With Russell Martin out of the picture, the Dodgers needed to figure out their future behind the plate. Rod Barajas, who is 35 and saw significant playing time with LA down the stretch last season, seems to be the temporary answer.
Despite his age, Barajas is still a relatively good offensive catcher with 47 home runs over the past three seasons. With the Dodgers last season, Barajas hit .297 with a .361 OBP, .578 SLG and .939 OPS. He also hit five of his 17 home runs.
Barajas can't repeat that, but he's not a bad player. The Dodgers got him cheap and he should get some playing time in LA next season.

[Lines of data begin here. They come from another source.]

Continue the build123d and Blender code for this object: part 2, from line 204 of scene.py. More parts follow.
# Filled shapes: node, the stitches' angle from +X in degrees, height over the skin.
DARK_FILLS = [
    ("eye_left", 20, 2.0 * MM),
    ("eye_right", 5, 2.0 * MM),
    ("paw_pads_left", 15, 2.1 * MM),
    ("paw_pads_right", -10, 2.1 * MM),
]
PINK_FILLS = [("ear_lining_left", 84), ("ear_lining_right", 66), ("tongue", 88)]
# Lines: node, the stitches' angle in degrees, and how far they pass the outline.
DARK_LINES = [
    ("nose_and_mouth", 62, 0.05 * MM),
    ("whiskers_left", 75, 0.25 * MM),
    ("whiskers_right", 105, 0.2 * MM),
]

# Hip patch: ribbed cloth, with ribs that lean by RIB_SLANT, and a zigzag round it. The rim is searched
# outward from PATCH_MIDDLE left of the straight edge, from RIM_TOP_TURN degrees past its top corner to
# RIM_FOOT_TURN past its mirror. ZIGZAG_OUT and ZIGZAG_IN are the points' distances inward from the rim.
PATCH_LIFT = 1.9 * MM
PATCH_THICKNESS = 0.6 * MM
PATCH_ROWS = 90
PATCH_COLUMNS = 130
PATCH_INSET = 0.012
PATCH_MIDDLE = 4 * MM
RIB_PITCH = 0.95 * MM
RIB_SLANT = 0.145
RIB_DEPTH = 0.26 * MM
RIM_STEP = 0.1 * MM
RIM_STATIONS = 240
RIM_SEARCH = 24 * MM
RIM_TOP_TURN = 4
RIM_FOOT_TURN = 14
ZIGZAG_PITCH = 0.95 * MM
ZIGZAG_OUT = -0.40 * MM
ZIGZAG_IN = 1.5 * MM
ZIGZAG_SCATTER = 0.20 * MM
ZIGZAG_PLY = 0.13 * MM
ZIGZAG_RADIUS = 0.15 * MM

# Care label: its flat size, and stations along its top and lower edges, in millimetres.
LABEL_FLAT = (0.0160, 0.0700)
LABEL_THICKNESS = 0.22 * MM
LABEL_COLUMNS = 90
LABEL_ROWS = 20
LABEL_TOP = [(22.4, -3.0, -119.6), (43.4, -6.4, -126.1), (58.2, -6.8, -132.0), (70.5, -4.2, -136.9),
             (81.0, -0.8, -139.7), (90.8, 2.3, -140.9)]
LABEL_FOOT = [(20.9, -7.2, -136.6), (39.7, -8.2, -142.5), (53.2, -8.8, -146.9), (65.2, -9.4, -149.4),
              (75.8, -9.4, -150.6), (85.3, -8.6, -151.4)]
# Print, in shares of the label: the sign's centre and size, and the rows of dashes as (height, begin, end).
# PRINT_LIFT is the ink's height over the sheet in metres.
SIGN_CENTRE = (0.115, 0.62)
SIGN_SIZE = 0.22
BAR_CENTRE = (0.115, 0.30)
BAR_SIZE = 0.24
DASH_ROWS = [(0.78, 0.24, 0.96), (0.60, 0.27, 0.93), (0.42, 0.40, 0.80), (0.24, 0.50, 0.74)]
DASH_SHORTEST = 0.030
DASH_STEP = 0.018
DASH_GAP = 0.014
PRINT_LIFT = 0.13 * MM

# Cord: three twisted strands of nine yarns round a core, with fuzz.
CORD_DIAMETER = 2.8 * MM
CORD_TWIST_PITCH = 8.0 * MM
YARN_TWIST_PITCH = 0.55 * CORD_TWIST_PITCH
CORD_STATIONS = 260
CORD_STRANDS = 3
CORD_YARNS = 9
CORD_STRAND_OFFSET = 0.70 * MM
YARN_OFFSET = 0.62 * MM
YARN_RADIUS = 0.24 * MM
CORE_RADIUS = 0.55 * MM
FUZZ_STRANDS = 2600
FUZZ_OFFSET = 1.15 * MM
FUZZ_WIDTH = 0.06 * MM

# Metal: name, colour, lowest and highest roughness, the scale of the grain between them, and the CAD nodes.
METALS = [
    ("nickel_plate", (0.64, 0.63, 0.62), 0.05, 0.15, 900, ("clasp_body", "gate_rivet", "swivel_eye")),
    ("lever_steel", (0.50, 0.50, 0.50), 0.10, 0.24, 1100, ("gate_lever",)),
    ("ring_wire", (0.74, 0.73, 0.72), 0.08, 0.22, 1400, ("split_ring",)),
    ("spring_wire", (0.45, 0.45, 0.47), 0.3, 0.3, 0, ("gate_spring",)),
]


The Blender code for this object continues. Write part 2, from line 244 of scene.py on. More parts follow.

Not a huge move, but a good one.
Jon Garland is not a great pitcher. He can't strikeout major league batters and he did benefit from a friendly home ballpark last season. Still, the Dodgers got him at an incredible bargain this offseason.
Garland threw 200 innings on the dot in 2010 with a 3.47 ERA. Given his low strikeout rate, that is not sustainable, but given his 4.01 ERA in 204 innings in 2009, a solid ERA seems likely.
He's thrown 190 or more innings each year since 2002, and since 2005, his ERA is just 4.10. In fact, if you take out his disastrous 2008 season with the Angels, his ERA since 2005 is just 3.95.
A reasonable projection at this point for Jon Garland would be 200 innings and a 3.90 ERA. That would make him a solid No. 2 or No. 3 starting pitcher in this league. The Dodgers signed Garland for one year and $5 million.
Like his style or not, that's a huge bargain.
Committing $12 million to a relief pitcher is always risky. Spending that kind of cash on a reliever with as shaky a skill set as Matt Guerrier is borderline suicidal.
Guerrier has been successful over the past two seasons. In a small sample size of 147 innings, he has an impressive 2.75 ERA. But as a fly-ball pitcher with a K/BB rate just over two, that might not continue.
He is a solid reliever, but a risky one at that.